** begin **
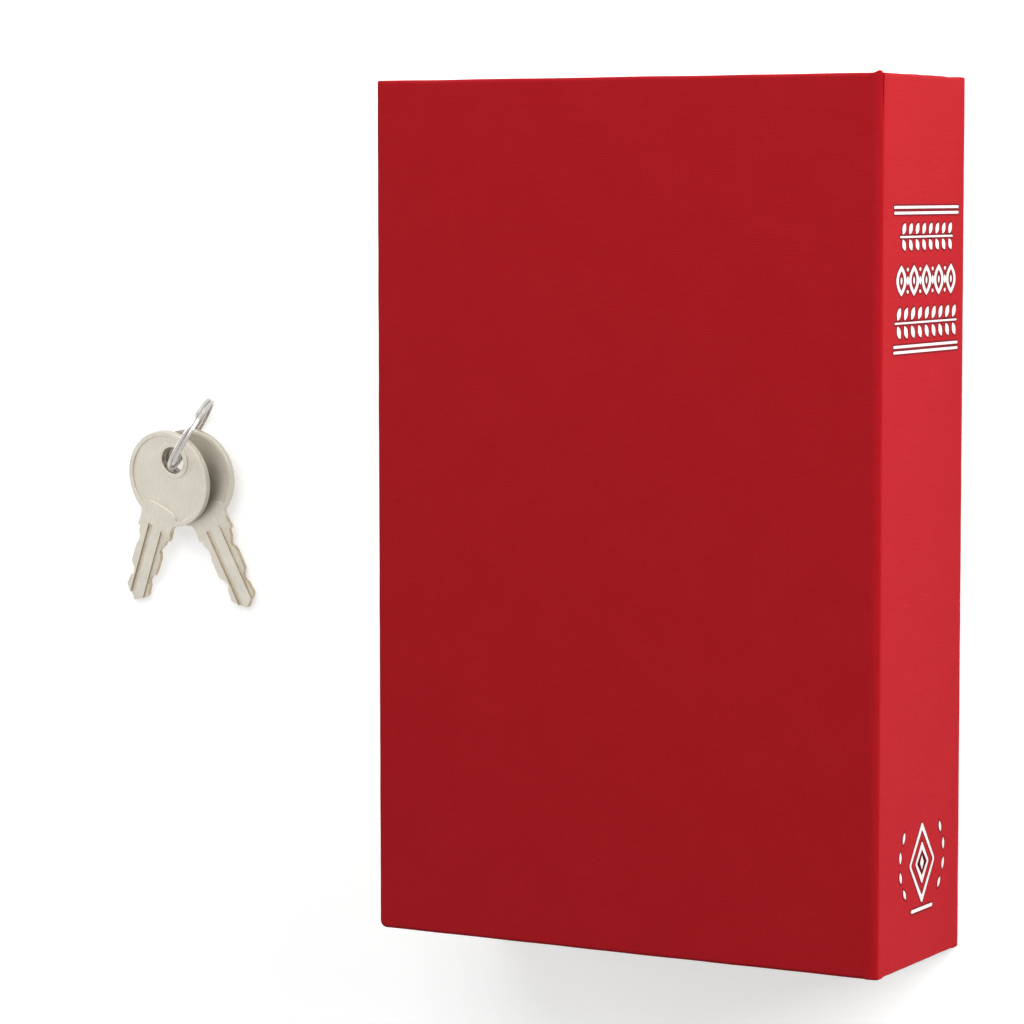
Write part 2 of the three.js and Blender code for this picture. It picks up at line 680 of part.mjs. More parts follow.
// A key: the blank, with its bow sunk inside the rim on both faces and its blade grooved
function keyGeometry() {
  const blank = extrude(keyOutline(), keyThickness, circleSides / 2);
  const tongueEdge = keyTongueHalfWidth + keyTongueShoulder;
  const tongue = extrude(polygon([
    [-tongueEdge, -keyBowRadius],
    [tongueEdge, -keyBowRadius],
    [tongueEdge, -keyTongueReach - keyTongueShoulder / 2],
    [keyTongueHalfWidth, -keyTongueReach],
    [-keyTongueHalfWidth, -keyTongueReach],
    [-tongueEdge, -keyTongueReach - keyTongueShoulder / 2],
  ]), 3 * keyThickness).translate(0, 0, -keyThickness);
  const field = (zLimits) => cut(
    bar(keyBowRadius - keyRimWidth, zLimits),
    [bar(keyBossRadius, [zLimits[0] - overrun, zLimits[1] + overrun], 0, keyHoleOffset), tongue],
  );
  const grooveLimits = [-keyTipReach - overrun, -keyShoulderReach + keyRimWidth];
  const groove = (x, zLimits) =>
    block([x - keyGrooveWidth / 2, x + keyGrooveWidth / 2], grooveLimits, zLimits);
  const top = keyThickness;
  const step = block(
    [keyBladeHalfWidth - keyStepWidth, keyBladeHalfWidth + overrun],
    [-keyTipReach - overrun, -keyShoulderReach - glueFilm],
    [top - keyGrooveDepth / 2, top + overrun],
  );
  const relief = cut(blank, [
    field([top - keyPocketDepth, top + overrun]),
    field([-overrun, keyPocketDepth]),
    groove(-keyGrooveOffset, [top - keyGrooveDepth, top + overrun]),
    groove(keyGrooveOffset, [-overrun, keyGrooveDepth]),
    step,
  ]);
  return relief.translate(0, -keyHoleOffset, 0);
}

// One unbroken wire of two flat turns that cross over in a short jog between its ends
function ringPath() {
  const stepAngle = (2 * Math.PI) / ringStepsPerTurn;
  const clearOfJog = (ringJogSteps * stepAngle) / 2;
  const steps = ringTurns * ringStepsPerTurn - ringJogSteps;
  const path = [];
  for (let step = 0; step <= steps; step += 1) {
    const angle = clearOfJog + step * stepAngle;
    const fromJog = (angle - 2 * Math.PI) / clearOfJog;
    const height = (ringTurnPitch / 2) * THREE.MathUtils.clamp(fromJog, -1, 1);
    path.push({ angle, centre: new THREE.Vector3(
      ringMeanRadius * Math.cos(angle),
      ringMeanRadius * Math.sin(angle),
      height,
    ) });
  }
  return path;
}

function ringGeometry() {
  const positions = [];
  const indices = [];
  const path = ringPath();
  for (const { angle, centre } of path) {
    for (let side = 0; side < ringSides; side += 1) {
      const turn = (2 * Math.PI * side) / ringSides;
      const outward = ringWireRadius * Math.cos(turn);
      positions.push(
        centre.x + outward * Math.cos(angle),
        centre.y + outward * Math.sin(angle),
        centre.z + ringWireRadius * Math.sin(turn),
      );
    }
  }
  for (let ring = 0; ring + 1 < path.length; ring += 1) {
    for (let side = 0; side < ringSides; side += 1) {
      const next = (side + 1) % ringSides;
      const a = ring * ringSides + side;
      const b = ring * ringSides + next;
      const c = a + ringSides;
      const d = b + ringSides;
      indices.push(a, d, b, a, c, d);
    }
  }
  const last = (path.length - 1) * ringSides;
  for (let side = 1; side + 1 < ringSides; side += 1) {
    indices.push(0, side, side + 1);
    indices.push(last, last + side + 1, last + side);
  }
  const geometry = new THREE.BufferGeometry();
  geometry.setAttribute("position", new THREE.Float32BufferAttribute(positions, 3));
  geometry.setIndex(indices);
  geometry.computeVertexNormals();
  return geometry;
}

// Least gap between the wire's turns, measured on points a third of a turn or more apart along it
function leastRingGap() {
  const path = ringPath();
  let least = Infinity;
  for (const a of path) {
    for (const b of path) {
      if (b.angle - a.angle > (2 * Math.PI) / 3) {
        least = Math.min(least, a.centre.distanceTo(b.centre) - 2 * ringWireRadius);
      }
    }
  }
  return least;
}

// How the ring stands and the keys lie: the ring leans on its edge on the table, the keys'
// bows rest one above the other over its lowest part, and their tips rest on the table
const ringMeanRadius = ringOuterRadius - ringWireRadius;
const ringHalfWidth = ringTurnPitch / 2 + ringWireRadius;
const ringCentreZ = ringOuterRadius * Math.cos(ringLean) + ringHalfWidth * Math.sin(ringLean);
const keyTipFromHole = keyTipReach + keyHoleOffset;
const bowEdgeFromHole = keyBowRadius - keyHoleOffset / 2;
const ringInnerRadius = ringOuterRadius - 2 * ringWireRadius;
const ringRise = Math.sqrt(ringInnerRadius ** 2 - (bowEdgeFromHole - keyHoleRadius - keyShift) ** 2);
const lowKeyRise =
  ringCentreZ - ringRise * Math.cos(ringLean) + ringHalfWidth * Math.sin(ringLean) + keyRestGap;
const highKeyRise = lowKeyRise + (keyThickness + keyRestGap) / (1 - bowOverlapReach / keyTipFromHole);

// Where the ring's wire passes a level, on the side where the keys hang
function ringCrossing(level) {
  const below = (ringCentreZ - level) / Math.cos(ringLean);
  const along = -Math.sqrt(ringMeanRadius ** 2 - below ** 2);
  const sideways = -below * Math.sin(ringLean);
  return new THREE.Vector3(
    ringCentreX + along * Math.cos(ringHeading) + sideways * Math.sin(ringHeading),
    ringCentreY + along * Math.sin(ringHeading) - sideways * Math.cos(ringHeading),
    level,
  );
}

function addKeyRing() {
  const heading = new THREE.Group();
  heading.position.set(ringCentreX, ringCentreY, ringCentreZ);
  heading.rotation.z = ringHeading;
  book.add(heading);
  const ring = addPiece("split_ring", ringGeometry(), nickel, heading);
  ring.rotation.x = Math.PI / 2 + ringLean;

  const lay = (name, yaw, rise, shift) => {
    const crossing = ringCrossing(rise + keyThickness / 2);
    const key = addPiece(name, keyGeometry(), nickel);
    const tilt = Math.asin(rise / keyTipFromHole);
    key.position.set(crossing.x, crossing.y + shift, rise);
    key.rotation.set(tilt, 0, yaw, "ZXY");
  };
  lay("key_1", -keySpread, highKeyRise, keyShift);
  lay("key_2", keySpread, lowKeyRise, -keyShift);
}

addCover("back", 0, 1);
addCover("front", bookThickness, -1);
addJointCloth("back", 0, 1);
addJointCloth("front", bookThickness, -1);
addSpine();
addPages();
addTray();
addLid();
addHinge();
addRivets();
addLock();
addCatch();
addKeyRing();

console.log(`split ring: least gap to itself ${leastRingGap().toFixed(3)} mm`);

export default book;
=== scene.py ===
import json
import math

import bmesh
import bpy
from mathutils import Matrix, Vector, noise


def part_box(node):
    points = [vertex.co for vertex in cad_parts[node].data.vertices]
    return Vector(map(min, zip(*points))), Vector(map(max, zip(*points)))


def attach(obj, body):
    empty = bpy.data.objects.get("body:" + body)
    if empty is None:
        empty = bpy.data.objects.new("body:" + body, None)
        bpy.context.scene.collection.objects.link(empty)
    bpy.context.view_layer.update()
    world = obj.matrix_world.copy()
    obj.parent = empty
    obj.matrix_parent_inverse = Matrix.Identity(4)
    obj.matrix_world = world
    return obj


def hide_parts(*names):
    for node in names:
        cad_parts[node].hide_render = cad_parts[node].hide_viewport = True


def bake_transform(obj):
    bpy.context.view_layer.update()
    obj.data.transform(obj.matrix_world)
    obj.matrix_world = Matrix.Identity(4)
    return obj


# The looks of a book diversion safe: red linen case, page block, steel box with its lock, and keys.
# Lengths are millimetres unless a comment says otherwise, and MM turns them into metres.
MM = 0.001
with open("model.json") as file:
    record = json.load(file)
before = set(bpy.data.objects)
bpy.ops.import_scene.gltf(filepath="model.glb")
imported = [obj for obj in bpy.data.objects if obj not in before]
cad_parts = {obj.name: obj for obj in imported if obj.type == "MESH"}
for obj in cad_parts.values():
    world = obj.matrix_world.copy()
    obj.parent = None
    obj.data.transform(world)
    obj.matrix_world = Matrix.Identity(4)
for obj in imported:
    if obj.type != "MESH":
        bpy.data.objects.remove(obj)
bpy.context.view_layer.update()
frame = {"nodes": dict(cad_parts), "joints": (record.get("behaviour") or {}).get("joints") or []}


def limits(node):
    """Lowest and highest place of a CAD node along X, Y and Z, in millimetres"""
    low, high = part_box(node)
    return [(low[axis] / MM, high[axis] / MM) for axis in range(3)]


def middle_of(node):
    """Middle of a CAD node along X, Y and Z, in millimetres"""
    return [(low + high) / 2 for low, high in limits(node)]


# Places taken from the frame
(FORE_X, JOINT_X), (TAIL_Y, HEAD_Y), (COVER_INNER_Z, BOOK_TOP_Z) = limits("front_cover_cloth")
(SPINE_INNER_X, SPINE_X), _, (SPINE_LOW_Z, SPINE_HIGH_Z) = limits("spine_cloth")
COVER_THICKNESS = BOOK_TOP_Z - COVER_INNER_Z
SPINE_MIDDLE_Z = (SPINE_LOW_Z + SPINE_HIGH_Z) / 2

# Camera, solved from the six corners of the book in the photograph. Place in metres, turn in degrees.
CAMERA_PLACE = (0.49595, 0.09024, 0.98795)
CAMERA_TURN = (-4.8135, 29.5863, -0.0722)
CAMERA_LENS = 136.6
SENSOR_WIDTH = 36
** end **
• WHAT YOU SHOULD DO: Take the line containing "addKeyRing();" and the line containing "bpy.context.scene.collection.objects.link(empty)". Write out both and all lines between, exactly, and nothing more.

• FULL SOLUTION:
addKeyRing();

console.log(`split ring: least gap to itself ${leastRingGap().toFixed(3)} mm`);

export default book;
=== scene.py ===
import json
import math

import bmesh
import bpy
from mathutils import Matrix, Vector, noise


def part_box(node):
    points = [vertex.co for vertex in cad_parts[node].data.vertices]
    return Vector(map(min, zip(*points))), Vector(map(max, zip(*points)))


def attach(obj, body):
    empty = bpy.data.objects.get("body:" + body)
    if empty is None:
        empty = bpy.data.objects.new("body:" + body, None)
        bpy.context.scene.collection.objects.link(empty)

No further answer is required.